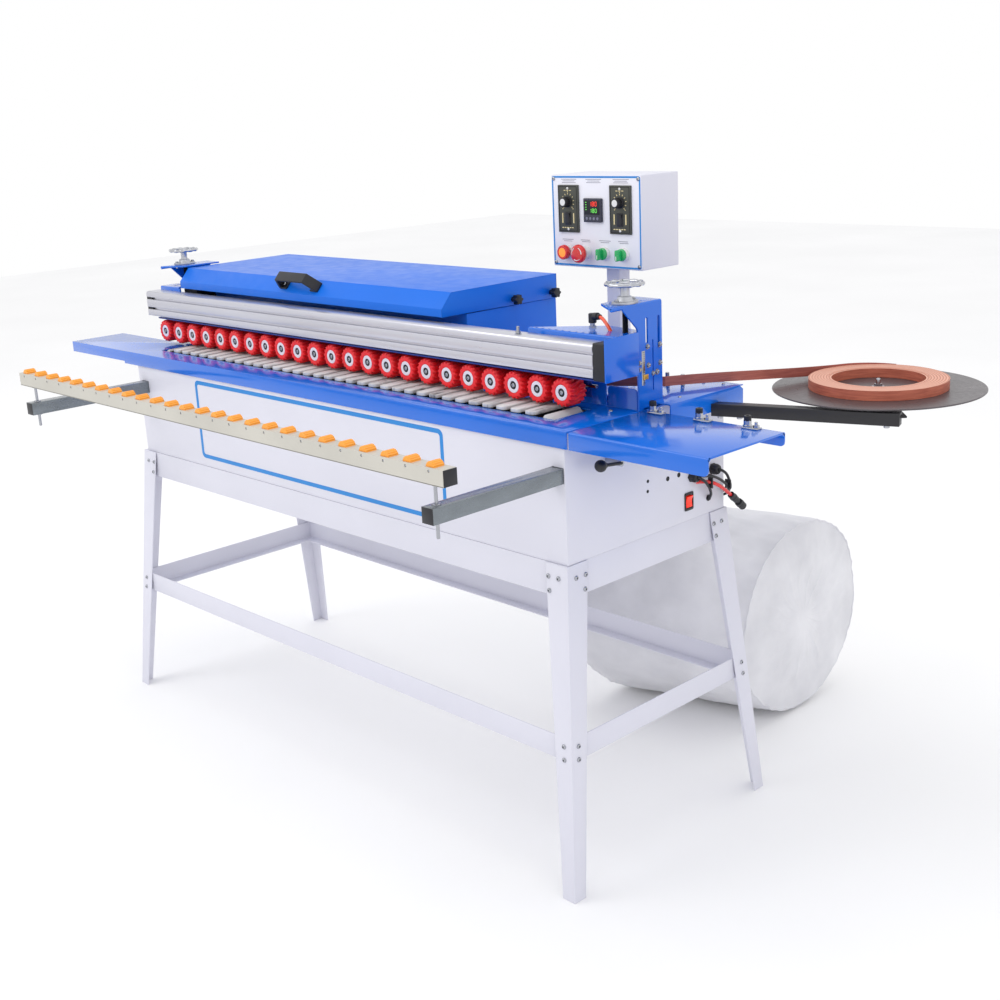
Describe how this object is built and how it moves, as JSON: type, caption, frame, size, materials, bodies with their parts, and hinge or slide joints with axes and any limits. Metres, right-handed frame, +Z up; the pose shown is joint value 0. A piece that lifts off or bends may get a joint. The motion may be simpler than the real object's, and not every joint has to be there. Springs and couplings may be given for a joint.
{
  "type": "edge banding machine",
  "caption": "Bench edge bander: slatted conveyor table on a sheet cabinet and angle stand, bank of pressure rollers on a lifting beam, hood, control box, tape reel, pull-out roller rail.",
  "frame": {"origin": "middle of the machine's overall footprint, on the floor under the feet", "axes": "+X along the feed from the left table to the reel, +Y from the operator to the back, +Z up"},
  "size_m": [2.385, 1.557, 1.383],
  "materials": {
    "white_paint": "light grey-white powder coat, semi-gloss",
    "blue_paint": "blue powder coat, glossy",
    "extruded_aluminium": "satin anodised extrusion",
    "polished_steel": "polished casting",
    "red_rubber": "moulded red polyurethane with lugs, satin",
    "red_plastic": "red gloss",
    "green_plastic": "green gloss",
    "black_plastic": "black, satin",
    "black_paint": "black powder coat, satin",
    "disc_paint": "dark brown-grey, semi-gloss",
    "edge_tape": "brown wood-look PVC edging, matte",
    "galvanised_steel": "galvanised, satin",
    "beige_paint": "beige powder coat, satin",
    "slat_pad": "pale grey rubber pads, scuffed",
    "bag_cloth": "white non-woven filter cloth, matte",
    "cable_jacket": "black, satin"
  },
  "bodies": {
    "root": {"leg_front_right": "white_paint", "leg_front_left": "white_paint", "leg_rear_right": "white_paint", "leg_rear_left": "white_paint", "stand_upper_frame": "white_paint", "stand_lower_frame": "white_paint", "cabinet": "white_paint", "main_table": "blue_paint", "right_table": "blue_paint", "conveyor_chain": "slat_pad", "rear_housing": "blue_paint", "tower_right": "blue_paint", "tower_left": "blue_paint", "control_box": "white_paint", "reel_arm": "black_paint", "tape_strip": "edge_tape", "tape_tray": "blue_paint", "line_bundle": "cable_jacket", "dust_bag": "bag_cloth"},
    "beam": {"pressure_beam": "extruded_aluminium", "roller_carrier": "blue_paint"},
    "roller_01": {"pressure_roller_01": "red_rubber"},
    "roller_02": {"pressure_roller_02": "red_rubber"},
    "roller_03": {"pressure_roller_03": "red_rubber"},
    "roller_04": {"pressure_roller_04": "red_rubber"},
    "roller_05": {"pressure_roller_05": "red_rubber"},
    "roller_06": {"pressure_roller_06": "red_rubber"},
    "roller_07": {"pressure_roller_07": "red_rubber"},
    "roller_08": {"pressure_roller_08": "red_rubber"},
    "roller_09": {"pressure_roller_09": "red_rubber"},
    "roller_10": {"pressure_roller_10": "red_rubber"},
    "roller_11": {"pressure_roller_11": "red_rubber"},
    "roller_12": {"pressure_roller_12": "red_rubber"},
    "roller_13": {"pressure_roller_13": "red_rubber"},
    "roller_14": {"pressure_roller_14": "red_rubber"},
    "roller_15": {"pressure_roller_15": "red_rubber"},
    "roller_16": {"pressure_roller_16": "red_rubber"},
    "roller_17": {"pressure_roller_17": "red_rubber"},
    "roller_18": {"pressure_roller_18": "red_rubber"},
    "roller_19": {"pressure_roller_19": "red_rubber"},
    "roller_20": {"pressure_roller_20": "red_rubber"},
    "roller_21": {"pressure_roller_21": "red_rubber"},
    "roller_22": {"pressure_roller_22": "red_rubber"},
    "roller_23": {"pressure_roller_23": "red_rubber"},
    "wheel_right": {"handwheel_right": "polished_steel"},
    "wheel_left": {"handwheel_left": "polished_steel"},
    "hood": {"hood_lid": "blue_paint"},
    "start": {"start_button": "red_plastic"},
    "stop": {"emergency_stop": "red_plastic"},
    "select_left": {"selector_left": "green_plastic"},
    "select_right": {"selector_right": "green_plastic"},
    "knob_left": {"speed_knob_left": "black_plastic"},
    "knob_right": {"speed_knob_right": "black_plastic"},
    "rocker": {"power_rocker": "red_plastic"},
    "reel": {"reel_disc": "disc_paint", "tape_roll": "edge_tape"},
    "outrigger": {"support_arm_left": "galvanised_steel", "support_arm_right": "galvanised_steel"},
    "rail": {"roller_rail": "beige_paint"},
    "lever": {"clamp_lever": "black_plastic"}
  },
  "joints": [
    {"name": "beam_lift", "type": "slide", "parent": "root", "child": "beam", "axis": [0, 0, 1], "range_m": [0, 0.04]},
    {"name": "roller_spin_01", "type": "hinge", "parent": "beam", "child": "roller_01", "pos_m": [0.6025, -0.3105, 0.9866], "axis": [0, 1, 0], "continuous": true},
    {"name": "roller_spin_02", "type": "hinge", "parent": "beam", "child": "roller_02", "pos_m": [0.5354, -0.3105, 0.9866], "axis": [0, 1, 0], "continuous": true},
    {"name": "roller_spin_03", "type": "hinge", "parent": "beam", "child": "roller_03", "pos_m": [0.4683, -0.3105, 0.9866], "axis": [0, 1, 0], "continuous": true},
    {"name": "roller_spin_04", "type": "hinge", "parent": "beam", "child": "roller_04", "pos_m": [0.4012, -0.3105, 0.9866], "axis": [0, 1, 0], "continuous": true},
    {"name": "roller_spin_05", "type": "hinge", "parent": "beam", "child": "roller_05", "pos_m": [0.3341, -0.3105, 0.9866], "axis": [0, 1, 0], "continuous": true},
    {"name": "roller_spin_06", "type": "hinge", "parent": "beam", "child": "roller_06", "pos_m": [0.267, -0.3105, 0.9866], "axis": [0, 1, 0], "continuous": true},
    {"name": "roller_spin_07", "type": "hinge", "parent": "beam", "child": "roller_07", "pos_m": [0.1999, -0.3105, 0.9866], "axis": [0, 1, 0], "continuous": true},
    {"name": "roller_spin_08", "type": "hinge", "parent": "beam", "child": "roller_08", "pos_m": [0.1328, -0.3105, 0.9866], "axis": [0, 1, 0], "continuous": true},
    {"name": "roller_spin_09", "type": "hinge", "parent": "beam", "child": "roller_09", "pos_m": [0.0657, -0.3105, 0.9866], "axis": [0, 1, 0], "continuous": true},
    {"name": "roller_spin_10", "type": "hinge", "parent": "beam", "child": "roller_10", "pos_m": [-0.0014, -0.3105, 0.9866], "axis": [0, 1, 0], "continuous": true},
    {"name": "roller_spin_11", "type": "hinge", "parent": "beam", "child": "roller_11", "pos_m": [-0.0685, -0.3105, 0.9866], "axis": [0, 1, 0], "continuous": true},
    {"name": "roller_spin_12", "type": "hinge", "parent": "beam", "child": "roller_12", "pos_m": [-0.1356, -0.3105, 0.9866], "axis": [0, 1, 0], "continuous": true},
    {"name": "roller_spin_13", "type": "hinge", "parent": "beam", "child": "roller_13", "pos_m": [-0.2027, -0.3105, 0.9866], "axis": [0, 1, 0], "continuous": true},
    {"name": "roller_spin_14", "type": "hinge", "parent": "beam", "child": "roller_14", "pos_m": [-0.2698, -0.3105, 0.9866], "axis": [0, 1, 0], "continuous": true},
    {"name": "roller_spin_15", "type": "hinge", "parent": "beam", "child": "roller_15", "pos_m": [-0.3369, -0.3105, 0.9866], "axis": [0, 1, 0], "continuous": true},
    {"name": "roller_spin_16", "type": "hinge", "parent": "beam", "child": "roller_16", "pos_m": [-0.404, -0.3105, 0.9866], "axis": [0, 1, 0], "continuous": true},
    {"name": "roller_spin_17", "type": "hinge", "parent": "beam", "child": "roller_17", "pos_m": [-0.4711, -0.3105, 0.9866], "axis": [0, 1, 0], "continuous": true},
    {"name": "roller_spin_18", "type": "hinge", "parent": "beam", "child": "roller_18", "pos_m": [-0.5382, -0.3105, 0.9866], "axis": [0, 1, 0], "continuous": true},
    {"name": "roller_spin_19", "type": "hinge", "parent": "beam", "child": "roller_19", "pos_m": [-0.6053, -0.3105, 0.9866], "axis": [0, 1, 0], "continuous": true},
    {"name": "roller_spin_20", "type": "hinge", "parent": "beam", "child": "roller_20", "pos_m": [-0.6724, -0.3105, 0.9866], "axis": [0, 1, 0], "continuous": true},
    {"name": "roller_spin_21", "type": "hinge", "parent": "beam", "child": "roller_21", "pos_m": [-0.7395, -0.3105, 0.9866], "axis": [0, 1, 0], "continuous": true},
    {"name": "roller_spin_22", "type": "hinge", "parent": "beam", "child": "roller_22", "pos_m": [-0.8066, -0.3105, 0.9866], "axis": [0, 1, 0], "continuous": true},
    {"name": "roller_spin_23", "type": "hinge", "parent": "beam", "child": "roller_23", "pos_m": [-0.8737, -0.3105, 0.9866], "axis": [0, 1, 0], "continuous": true},
    {"name": "wheel_turn_right", "type": "hinge", "parent": "root", "child": "wheel_right", "pos_m": [0.7005, -0.2575, 1.196], "axis": [0, 0, 1], "range_deg": [-3600, 0]},
    {"name": "wheel_turn_left", "type": "hinge", "parent": "root", "child": "wheel_left", "pos_m": [-0.8725, -0.2575, 1.196], "axis": [0, 0, 1], "range_deg": [-3600, 0]},
    {"name": "lid_hinge", "type": "hinge", "parent": "root", "child": "hood", "pos_m": [-0.301, 0.0555, 1.0989], "axis": [-1, 0, 0], "range_deg": [0, 95]},
    {"name": "start_press", "type": "slide", "parent": "root", "child": "start", "axis": [0, 1, 0], "range_m": [0, 0.004], "stiffness_N_per_m": 400, "springref_m": -0.004},
    {"name": "stop_press", "type": "slide", "parent": "root", "child": "stop", "axis": [0, 1, 0], "range_m": [0, 0.005], "stiffness_N_per_m": 500, "springref_m": -0.004},
    {"name": "select_turn_left", "type": "hinge", "parent": "root", "child": "select_left", "pos_m": [0.4661, -0.0595, 1.22], "axis": [0, 1, 0], "range_deg": [0, 90]},
    {"name": "select_turn_right", "type": "hinge", "parent": "root", "child": "select_right", "pos_m": [0.5194, -0.0595, 1.22], "axis": [0, 1, 0], "range_deg": [0, 90]},
    {"name": "speed_turn_left", "type": "hinge", "parent": "root", "child": "knob_left", "pos_m": [0.3665, -0.0605, 1.327], "axis": [0, 1, 0], "range_deg": [0, 270]},
    {"name": "speed_turn_right", "type": "hinge", "parent": "root", "child": "knob_right", "pos_m": [0.5135, -0.0605, 1.327], "axis": [0, 1, 0], "range_deg": [0, 270]},
    {"name": "power_tip", "type": "hinge", "parent": "root", "child": "rocker", "pos_m": [0.707, -0.0795, 0.722], "axis": [0, 1, 0], "range_deg": [-14, 0]},
    {"name": "reel_spin", "type": "hinge", "parent": "root", "child": "reel", "pos_m": [0.9805, 0.1995, 0.947], "axis": [0, 0, 1], "continuous": true},
    {"name": "arms_pull_out", "type": "slide", "parent": "root", "child": "outrigger", "axis": [0, 1, 0], "range_m": [-0.1, 0.26]},
    {"name": "rail_height", "type": "slide", "parent": "outrigger", "child": "rail", "axis": [0, 0, 1], "range_m": [-0.03, 0.03]},
    {"name": "clamp_turn", "type": "hinge", "parent": "root", "child": "lever", "pos_m": [0.7355, -0.3335, 0.866], "axis": [1, 0, 0], "range_deg": [-30, 30]}
  ],
  "couplings": [
    {"joint": "wheel_turn_right", "follows": "beam_lift", "rad_per_m": -1570.8},
    {"joint": "wheel_turn_left", "follows": "beam_lift", "rad_per_m": -1570.8},
    {"joint": "roller_spin_02", "follows": "roller_spin_01", "ratio": 1},
    {"joint": "roller_spin_03", "follows": "roller_spin_01", "ratio": 1},
    {"joint": "roller_spin_04", "follows": "roller_spin_01", "ratio": 1},
    {"joint": "roller_spin_05", "follows": "roller_spin_01", "ratio": 1},
    {"joint": "roller_spin_06", "follows": "roller_spin_01", "ratio": 1},
    {"joint": "roller_spin_07", "follows": "roller_spin_01", "ratio": 1},
    {"joint": "roller_spin_08", "follows": "roller_spin_01", "ratio": 1},
    {"joint": "roller_spin_09", "follows": "roller_spin_01", "ratio": 1},
    {"joint": "roller_spin_10", "follows": "roller_spin_01", "ratio": 1},
    {"joint": "roller_spin_11", "follows": "roller_spin_01", "ratio": 1},
    {"joint": "roller_spin_12", "follows": "roller_spin_01", "ratio": 1},
    {"joint": "roller_spin_13", "follows": "roller_spin_01", "ratio": 1},
    {"joint": "roller_spin_14", "follows": "roller_spin_01", "ratio": 1},
    {"joint": "roller_spin_15", "follows": "roller_spin_01", "ratio": 1},
    {"joint": "roller_spin_16", "follows": "roller_spin_01", "ratio": 1},
    {"joint": "roller_spin_17", "follows": "roller_spin_01", "ratio": 1},
    {"joint": "roller_spin_18", "follows": "roller_spin_01", "ratio": 1},
    {"joint": "roller_spin_19", "follows": "roller_spin_01", "ratio": 1},
    {"joint": "roller_spin_20", "follows": "roller_spin_01", "ratio": 1},
    {"joint": "roller_spin_21", "follows": "roller_spin_01", "ratio": 1},
    {"joint": "roller_spin_22", "follows": "roller_spin_01", "ratio": 1},
    {"joint": "roller_spin_23", "follows": "roller_spin_01", "ratio": 1}
  ]
}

Problem description: Find the word "caption" in the data and copy out each line where it turns up.

Worked solution:
Describe how this object is built and how it moves, as JSON: type, caption, frame, size, materials, bodies with their parts, and hinge or slide joints with axes and any limits. Metres, right-handed frame, +Z up; the pose shown is joint value 0. A piece that lifts off or bends may get a joint. The motion may be simpler than the real object's, and not every joint has to be there. Springs and couplings may be given for a joint.
  "caption": "Bench edge bander: slatted conveyor table on a sheet cabinet and angle stand, bank of pressure rollers on a lifting beam, hood, control box, tape reel, pull-out roller rail.",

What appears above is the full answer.